== Task to complete ==
Return every entry exactly.

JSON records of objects
------------------------------------------------------------

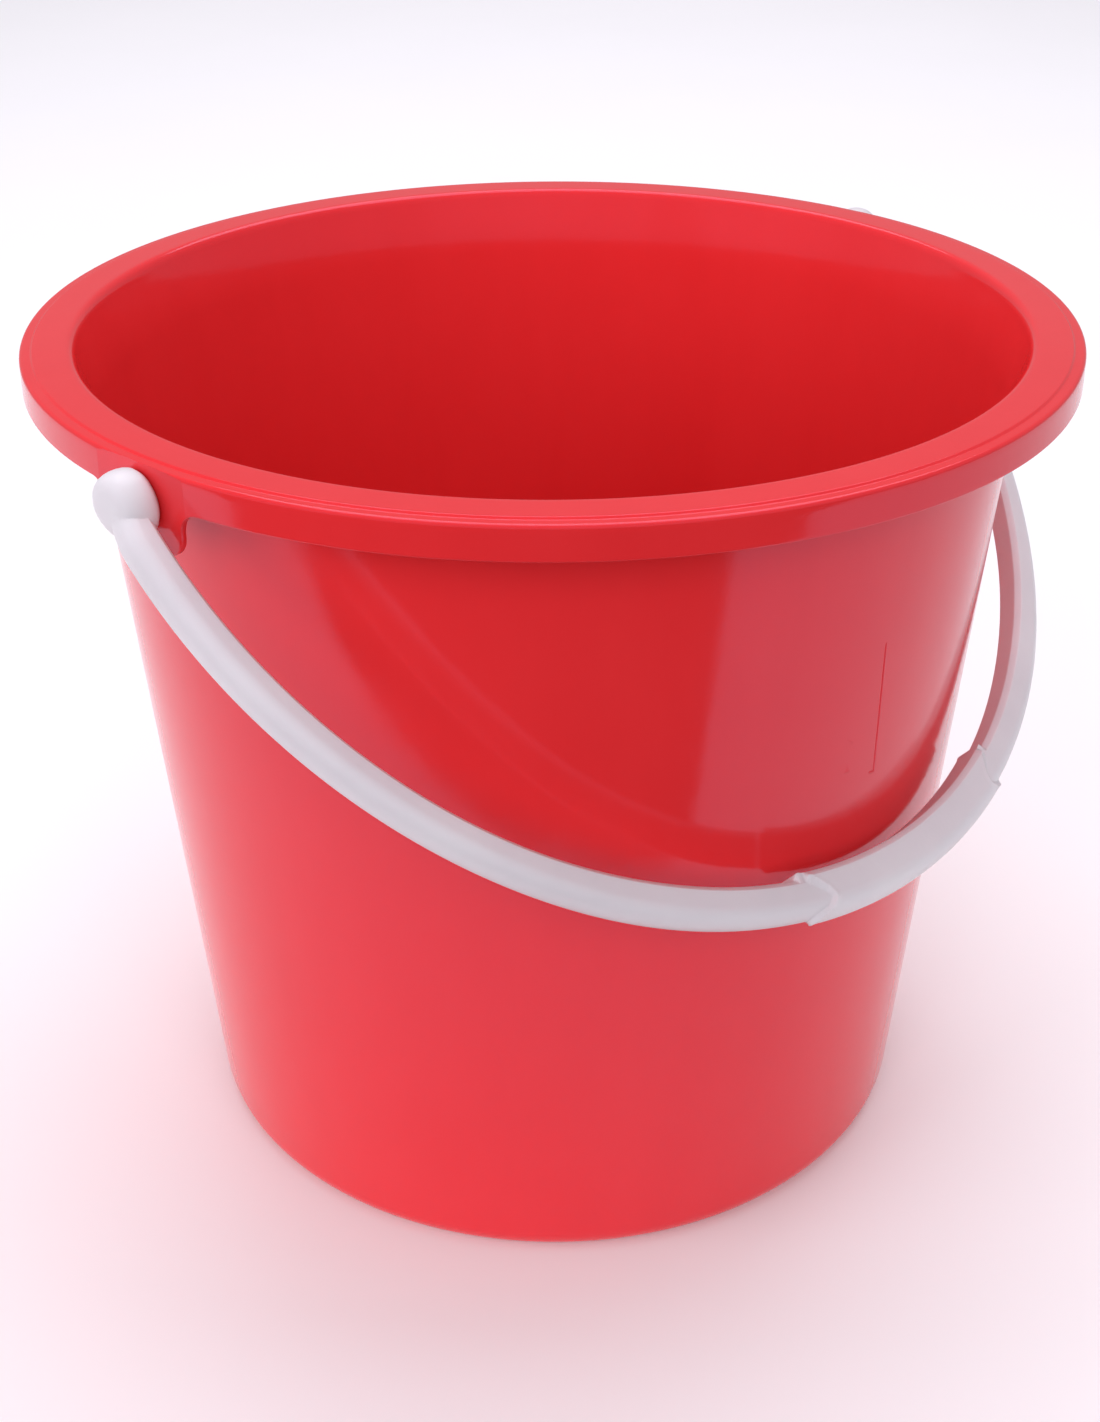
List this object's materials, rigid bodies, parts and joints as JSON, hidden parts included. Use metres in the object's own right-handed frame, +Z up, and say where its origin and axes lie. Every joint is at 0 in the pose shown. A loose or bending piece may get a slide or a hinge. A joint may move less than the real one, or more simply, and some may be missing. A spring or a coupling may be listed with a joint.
{
  "type": "bucket",
  "caption": "Open-topped tapered plastic bucket with a rolled rim, side pivot lugs and a swinging plastic bail handle with a thickened grip.",
  "frame": {"origin": "centre of the resting circle under the base, at the bottom centre of the whole object's box", "axes": "+Z up; X along the bail's pivot axis; the bail hangs down in front, on the -Y side, at rest"},
  "size_m": [0.3244, 0.3, 0.253],
  "materials": {
    "red_plastic": "glossy injection-moulded red",
    "white_plastic": "satin injection-moulded milky white"
  },
  "bodies": {
    "bucket": {"bucket_body": "red_plastic"},
    "bail": {"bail_handle": "white_plastic"}
  },
  "joints": [
    {"name": "bail_swing", "type": "hinge", "parent": "bucket", "child": "bail", "pos_m": [0, 0, 0.2436], "axis": [-1, 0, 0], "range_deg": [0, 263.2]}
  ]
}
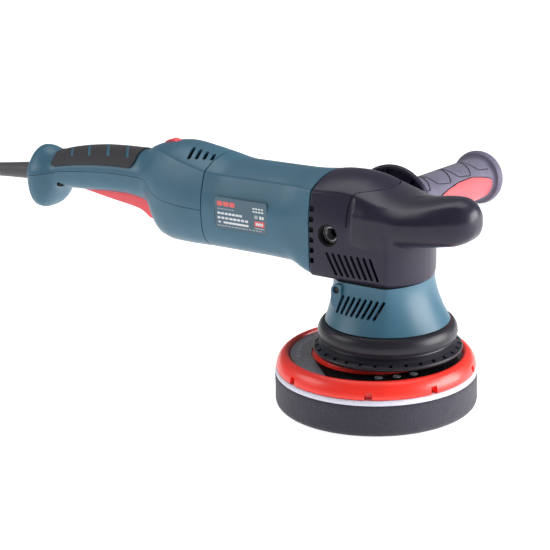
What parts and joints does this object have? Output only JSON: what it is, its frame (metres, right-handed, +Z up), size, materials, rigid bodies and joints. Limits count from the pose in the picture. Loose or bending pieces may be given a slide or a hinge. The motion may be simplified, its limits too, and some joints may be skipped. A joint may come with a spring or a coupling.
{
  "type": "dual action polisher",
  "caption": "Corded orbital polisher with a barrel motor body, rear grip with paddle trigger, palm rest, screw-in side handle and an offset foam pad on a plate.",
  "frame": {"origin": "on the drive spindle's axis, at the foam pad's working face", "axes": "+X from the rear handle towards the palm rest, +Y towards the side handle, +Z up along the drive spindle"},
  "size_m": [0.7463, 0.2703, 0.1821],
  "materials": {
    "teal_plastic": "fine moulded texture, satin",
    "black_plastic": "fine moulded texture, satin",
    "soft_black": "soft touch, matt",
    "cord_rubber": "matt",
    "red_plastic": "smooth moulded, semi gloss",
    "label_film": null,
    "cast_aluminium": "cast and machined",
    "machined_steel": "turned and ground",
    "laminated_steel": "stacked sheets",
    "copper_winding": "lacquered wire",
    "brass": "bright",
    "carbon": "pressed carbon",
    "circuit_board": "lacquered board",
    "hook_fabric": "short hooks",
    "foam": "open cell foam, density not modelled"
  },
  "bodies": {
    "root": {"motor_housing": "teal_plastic", "rating_label": "label_film", "handle_upper_shell": "teal_plastic", "handle_lower_shell": "teal_plastic", "handle_screw_left": "machined_steel", "handle_screw_right": "machined_steel", "handle_grip": "soft_black", "head_cover": "black_plastic", "palm_grip": "soft_black", "gear_case": "cast_aluminium", "boss_insert_left": "machined_steel", "boss_insert_right": "machined_steel", "spindle_housing": "teal_plastic", "housing_screw_left": "machined_steel", "housing_screw_right": "machined_steel", "rubber_collar": "soft_black", "skirt_ring": "black_plastic", "stator": "laminated_steel", "rear_bearing": "machined_steel", "front_bearing": "machined_steel", "brush_carrier": "black_plastic", "carbon_brush_left": "carbon", "carbon_brush_right": "carbon", "spindle_upper_bearing": "machined_steel", "spindle_lower_bearing": "machined_steel", "switch_block": "black_plastic", "speed_control_board": "circuit_board", "trigger_pin": "machined_steel", "side_handle_core": "black_plastic", "side_handle_sleeve": "soft_black", "side_handle_badge_front": "red_plastic", "side_handle_badge_rear": "red_plastic", "side_handle_stud": "machined_steel", "cord_boot": "soft_black", "power_cord": "cord_rubber", "cord_coil": "cord_rubber", "plug_lead": "cord_rubber", "plug_body": "cord_rubber", "plug_pin_left": "brass", "plug_pin_right": "brass"},
    "armature": {"armature_shaft": "machined_steel", "armature_core": "copper_winding", "commutator": "copper_winding", "cooling_fan": "black_plastic", "pinion": "machined_steel"},
    "spindle": {"ring_gear": "machined_steel", "drive_spindle": "machined_steel", "counterweight": "brass", "pad_bearing_lower": "machined_steel", "pad_bearing_upper": "machined_steel"},
    "pad": {"pad_spindle": "machined_steel", "backing_plate": "red_plastic", "plate_label": "label_film", "plate_bolt": "machined_steel", "hook_face": "hook_fabric", "foam_pad": "foam"},
    "trigger": {"trigger": "red_plastic", "trigger_spring": "machined_steel"},
    "dial": {"speed_dial": "red_plastic"}
  },
  "joints": [
    {"name": "armature_spin", "type": "hinge", "parent": "root", "child": "armature", "pos_m": [-0.08, 0, 0.138], "axis": [1, 0, 0], "continuous": true},
    {"name": "spindle_spin", "type": "hinge", "parent": "root", "child": "spindle", "pos_m": [0, 0, 0.12], "axis": [0, 0, 1], "continuous": true},
    {"name": "pad_spin", "type": "hinge", "parent": "spindle", "child": "pad", "pos_m": [-0.0105, 0, 0.05], "axis": [0, 0, 1], "continuous": true},
    {"name": "trigger_pull", "type": "hinge", "parent": "root", "child": "trigger", "pos_m": [-0.284, 0, 0.1365], "axis": [0, -1, 0], "range_deg": [0, 4.2], "stiffness_Nm_per_rad": 2, "springref_deg": -1.15},
    {"name": "speed_dial_turn", "type": "hinge", "parent": "root", "child": "dial", "pos_m": [-0.1955, 0, 0.1715], "axis": [0, 1, 0], "range_deg": [-135, 135]}
  ],
  "couplings": [
    {"joint": "armature_spin", "follows": "spindle_spin", "ratio": -3}
  ]
}
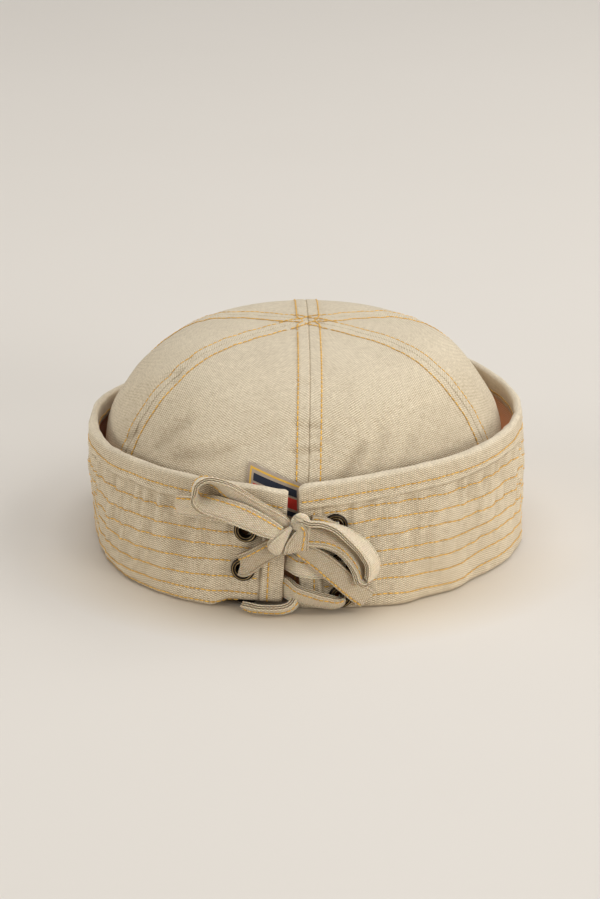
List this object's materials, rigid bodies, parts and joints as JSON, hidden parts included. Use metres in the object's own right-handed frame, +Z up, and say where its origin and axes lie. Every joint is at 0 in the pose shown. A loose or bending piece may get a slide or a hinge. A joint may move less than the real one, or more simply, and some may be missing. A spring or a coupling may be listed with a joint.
{
  "type": "sailor cap",
  "caption": "Brimless canvas sailor cap: a domed crown of gores in a tall turned-up stitched cuff, open at the back and laced through brass eyelets to a tied bow.",
  "frame": {"origin": "on the surface that the cap rests on, under the middle of the cuff", "axes": "+Z up, +Y to the wearer's front, so the lace and its bow are at the back, -Y; +X to the wearer's right"},
  "size_m": [0.1933, 0.2089, 0.097],
  "materials": {
    "canvas": "washed khaki canvas",
    "canvas_cuff": "washed khaki canvas, stitched in rows",
    "lace_canvas": "flat tape of the same canvas",
    "antique_brass": "antique, worn to bright brass on the edge",
    "label_weave": "plain woven label"
  },
  "bodies": {
    "root": {"cuff": "canvas_cuff", "crown_panel_1": "canvas", "crown_panel_2": "canvas", "crown_panel_3": "canvas", "crown_panel_4": "canvas", "crown_panel_5": "canvas", "crown_panel_6": "canvas", "eyelet_left_top": "antique_brass", "eyelet_left_middle": "antique_brass", "eyelet_left_bottom": "antique_brass", "eyelet_right_top": "antique_brass", "eyelet_right_middle": "antique_brass", "eyelet_right_bottom": "antique_brass", "back_label": "label_weave", "lace_knot": "lace_canvas", "lace_loop_left": "lace_canvas", "lace_loop_right": "lace_canvas", "lace_tail_left": "lace_canvas", "lace_tail_right": "lace_canvas", "lace_lead_left": "lace_canvas", "lace_lead_right": "lace_canvas", "lace_upper_cross": "lace_canvas", "lace_lower_cross": "lace_canvas", "lace_bottom_run": "lace_canvas"}
  },
  "joints": []
}
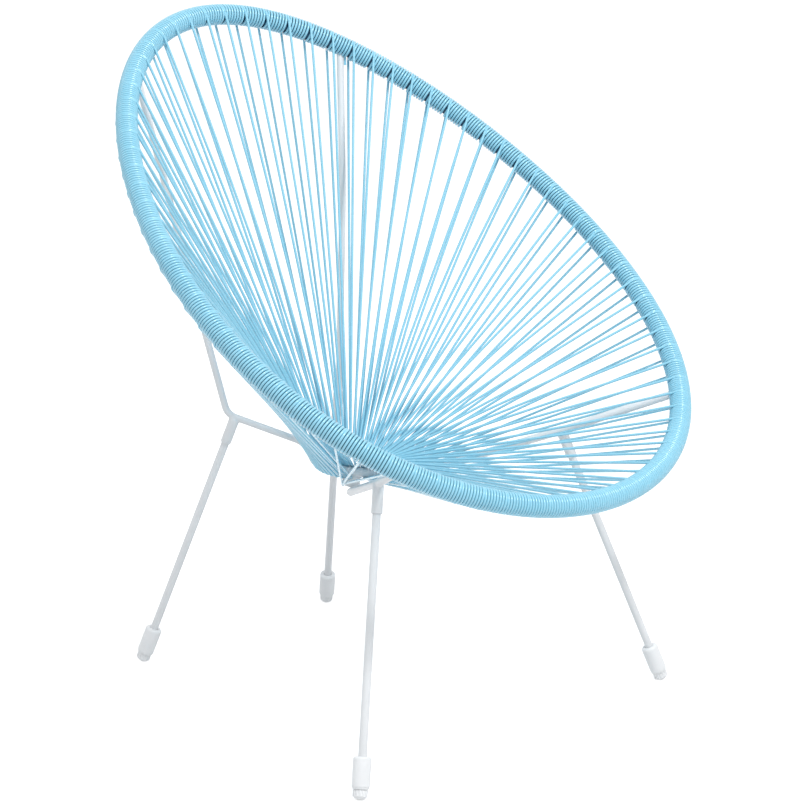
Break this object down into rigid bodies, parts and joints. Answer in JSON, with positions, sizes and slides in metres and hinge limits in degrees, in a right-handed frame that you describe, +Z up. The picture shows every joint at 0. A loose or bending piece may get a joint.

------------------------------------------------------------

== Result for this task ==
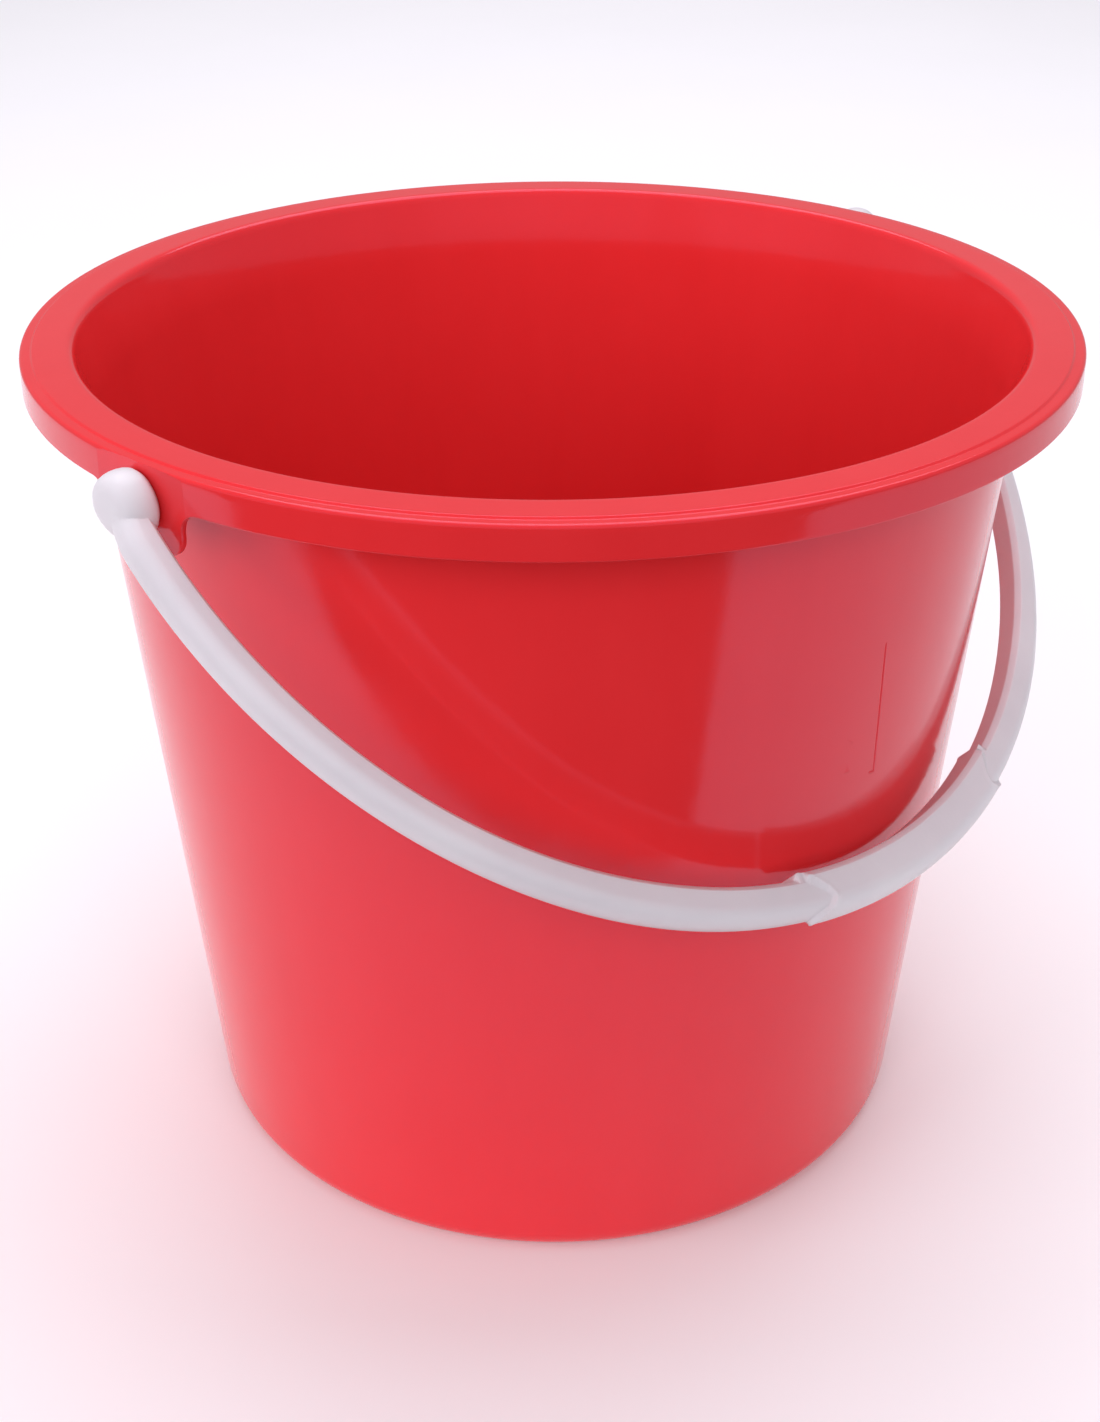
List this object's materials, rigid bodies, parts and joints as JSON, hidden parts included. Use metres in the object's own right-handed frame, +Z up, and say where its origin and axes lie. Every joint is at 0 in the pose shown. A loose or bending piece may get a slide or a hinge. A joint may move less than the real one, or more simply, and some may be missing. A spring or a coupling may be listed with a joint.
{
  "type": "bucket",
  "caption": "Open-topped tapered plastic bucket with a rolled rim, side pivot lugs and a swinging plastic bail handle with a thickened grip.",
  "frame": {"origin": "centre of the resting circle under the base, at the bottom centre of the whole object's box", "axes": "+Z up; X along the bail's pivot axis; the bail hangs down in front, on the -Y side, at rest"},
  "size_m": [0.3244, 0.3, 0.253],
  "materials": {
    "red_plastic": "glossy injection-moulded red",
    "white_plastic": "satin injection-moulded milky white"
  },
  "bodies": {
    "bucket": {"bucket_body": "red_plastic"},
    "bail": {"bail_handle": "white_plastic"}
  },
  "joints": [
    {"name": "bail_swing", "type": "hinge", "parent": "bucket", "child": "bail", "pos_m": [0, 0, 0.2436], "axis": [-1, 0, 0], "range_deg": [0, 263.2]}
  ]
}
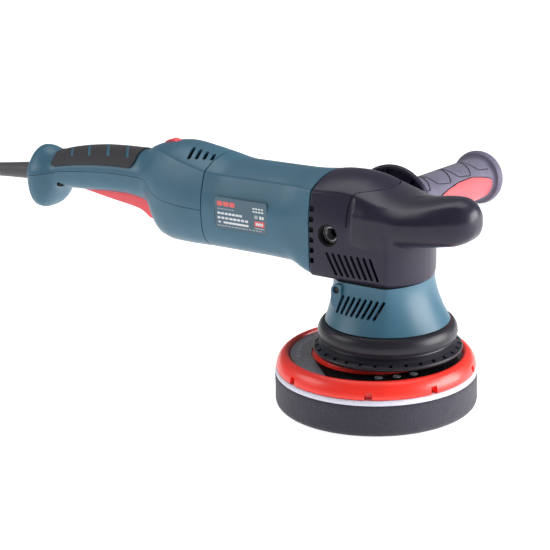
What parts and joints does this object have? Output only JSON: what it is, its frame (metres, right-handed, +Z up), size, materials, rigid bodies and joints. Limits count from the pose in the picture. Loose or bending pieces may be given a slide or a hinge. The motion may be simplified, its limits too, and some joints may be skipped. A joint may come with a spring or a coupling.
{
  "type": "dual action polisher",
  "caption": "Corded orbital polisher with a barrel motor body, rear grip with paddle trigger, palm rest, screw-in side handle and an offset foam pad on a plate.",
  "frame": {"origin": "on the drive spindle's axis, at the foam pad's working face", "axes": "+X from the rear handle towards the palm rest, +Y towards the side handle, +Z up along the drive spindle"},
  "size_m": [0.7463, 0.2703, 0.1821],
  "materials": {
    "teal_plastic": "fine moulded texture, satin",
    "black_plastic": "fine moulded texture, satin",
    "soft_black": "soft touch, matt",
    "cord_rubber": "matt",
    "red_plastic": "smooth moulded, semi gloss",
    "label_film": null,
    "cast_aluminium": "cast and machined",
    "machined_steel": "turned and ground",
    "laminated_steel": "stacked sheets",
    "copper_winding": "lacquered wire",
    "brass": "bright",
    "carbon": "pressed carbon",
    "circuit_board": "lacquered board",
    "hook_fabric": "short hooks",
    "foam": "open cell foam, density not modelled"
  },
  "bodies": {
    "root": {"motor_housing": "teal_plastic", "rating_label": "label_film", "handle_upper_shell": "teal_plastic", "handle_lower_shell": "teal_plastic", "handle_screw_left": "machined_steel", "handle_screw_right": "machined_steel", "handle_grip": "soft_black", "head_cover": "black_plastic", "palm_grip": "soft_black", "gear_case": "cast_aluminium", "boss_insert_left": "machined_steel", "boss_insert_right": "machined_steel", "spindle_housing": "teal_plastic", "housing_screw_left": "machined_steel", "housing_screw_right": "machined_steel", "rubber_collar": "soft_black", "skirt_ring": "black_plastic", "stator": "laminated_steel", "rear_bearing": "machined_steel", "front_bearing": "machined_steel", "brush_carrier": "black_plastic", "carbon_brush_left": "carbon", "carbon_brush_right": "carbon", "spindle_upper_bearing": "machined_steel", "spindle_lower_bearing": "machined_steel", "switch_block": "black_plastic", "speed_control_board": "circuit_board", "trigger_pin": "machined_steel", "side_handle_core": "black_plastic", "side_handle_sleeve": "soft_black", "side_handle_badge_front": "red_plastic", "side_handle_badge_rear": "red_plastic", "side_handle_stud": "machined_steel", "cord_boot": "soft_black", "power_cord": "cord_rubber", "cord_coil": "cord_rubber", "plug_lead": "cord_rubber", "plug_body": "cord_rubber", "plug_pin_left": "brass", "plug_pin_right": "brass"},
    "armature": {"armature_shaft": "machined_steel", "armature_core": "copper_winding", "commutator": "copper_winding", "cooling_fan": "black_plastic", "pinion": "machined_steel"},
    "spindle": {"ring_gear": "machined_steel", "drive_spindle": "machined_steel", "counterweight": "brass", "pad_bearing_lower": "machined_steel", "pad_bearing_upper": "machined_steel"},
    "pad": {"pad_spindle": "machined_steel", "backing_plate": "red_plastic", "plate_label": "label_film", "plate_bolt": "machined_steel", "hook_face": "hook_fabric", "foam_pad": "foam"},
    "trigger": {"trigger": "red_plastic", "trigger_spring": "machined_steel"},
    "dial": {"speed_dial": "red_plastic"}
  },
  "joints": [
    {"name": "armature_spin", "type": "hinge", "parent": "root", "child": "armature", "pos_m": [-0.08, 0, 0.138], "axis": [1, 0, 0], "continuous": true},
    {"name": "spindle_spin", "type": "hinge", "parent": "root", "child": "spindle", "pos_m": [0, 0, 0.12], "axis": [0, 0, 1], "continuous": true},
    {"name": "pad_spin", "type": "hinge", "parent": "spindle", "child": "pad", "pos_m": [-0.0105, 0, 0.05], "axis": [0, 0, 1], "continuous": true},
    {"name": "trigger_pull", "type": "hinge", "parent": "root", "child": "trigger", "pos_m": [-0.284, 0, 0.1365], "axis": [0, -1, 0], "range_deg": [0, 4.2], "stiffness_Nm_per_rad": 2, "springref_deg": -1.15},
    {"name": "speed_dial_turn", "type": "hinge", "parent": "root", "child": "dial", "pos_m": [-0.1955, 0, 0.1715], "axis": [0, 1, 0], "range_deg": [-135, 135]}
  ],
  "couplings": [
    {"joint": "armature_spin", "follows": "spindle_spin", "ratio": -3}
  ]
}
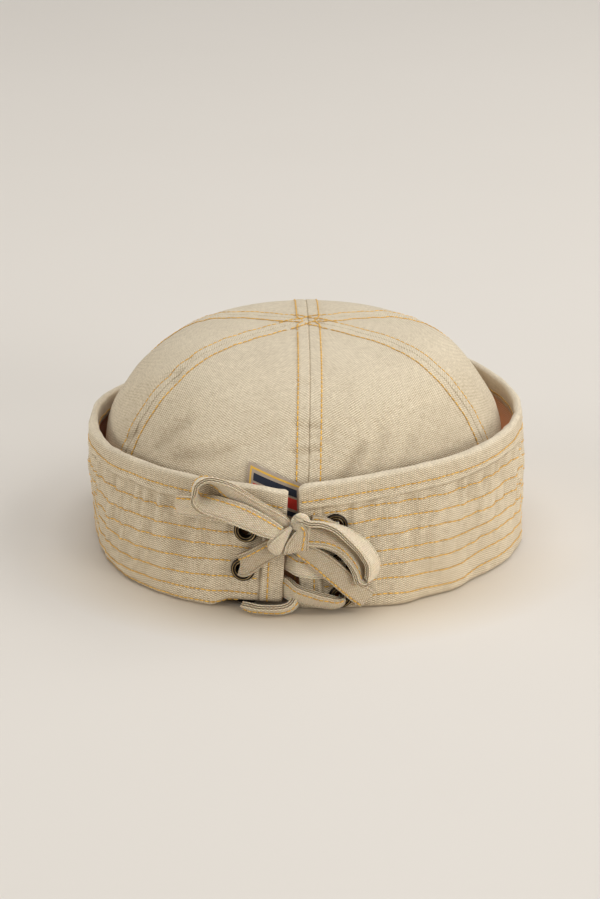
List this object's materials, rigid bodies, parts and joints as JSON, hidden parts included. Use metres in the object's own right-handed frame, +Z up, and say where its origin and axes lie. Every joint is at 0 in the pose shown. A loose or bending piece may get a slide or a hinge. A joint may move less than the real one, or more simply, and some may be missing. A spring or a coupling may be listed with a joint.
{
  "type": "sailor cap",
  "caption": "Brimless canvas sailor cap: a domed crown of gores in a tall turned-up stitched cuff, open at the back and laced through brass eyelets to a tied bow.",
  "frame": {"origin": "on the surface that the cap rests on, under the middle of the cuff", "axes": "+Z up, +Y to the wearer's front, so the lace and its bow are at the back, -Y; +X to the wearer's right"},
  "size_m": [0.1933, 0.2089, 0.097],
  "materials": {
    "canvas": "washed khaki canvas",
    "canvas_cuff": "washed khaki canvas, stitched in rows",
    "lace_canvas": "flat tape of the same canvas",
    "antique_brass": "antique, worn to bright brass on the edge",
    "label_weave": "plain woven label"
  },
  "bodies": {
    "root": {"cuff": "canvas_cuff", "crown_panel_1": "canvas", "crown_panel_2": "canvas", "crown_panel_3": "canvas", "crown_panel_4": "canvas", "crown_panel_5": "canvas", "crown_panel_6": "canvas", "eyelet_left_top": "antique_brass", "eyelet_left_middle": "antique_brass", "eyelet_left_bottom": "antique_brass", "eyelet_right_top": "antique_brass", "eyelet_right_middle": "antique_brass", "eyelet_right_bottom": "antique_brass", "back_label": "label_weave", "lace_knot": "lace_canvas", "lace_loop_left": "lace_canvas", "lace_loop_right": "lace_canvas", "lace_tail_left": "lace_canvas", "lace_tail_right": "lace_canvas", "lace_lead_left": "lace_canvas", "lace_lead_right": "lace_canvas", "lace_upper_cross": "lace_canvas", "lace_lower_cross": "lace_canvas", "lace_bottom_run": "lace_canvas"}
  },
  "joints": []
}
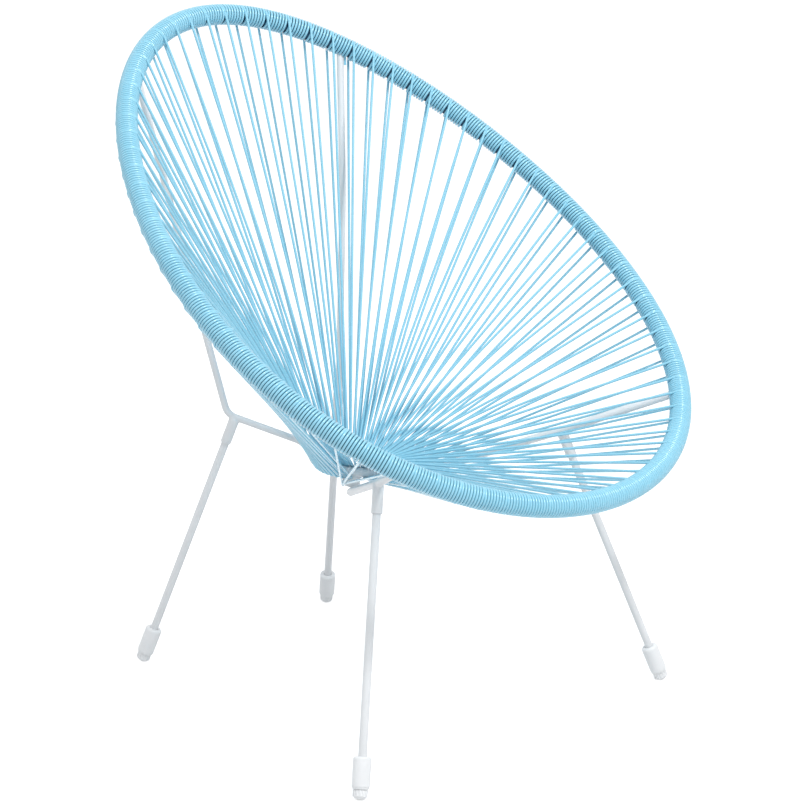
Break this object down into rigid bodies, parts and joints. Answer in JSON, with positions, sizes and slides in metres and hinge limits in degrees, in a right-handed frame that you describe, +Z up. The picture shows every joint at 0. A loose or bending piece may get a joint.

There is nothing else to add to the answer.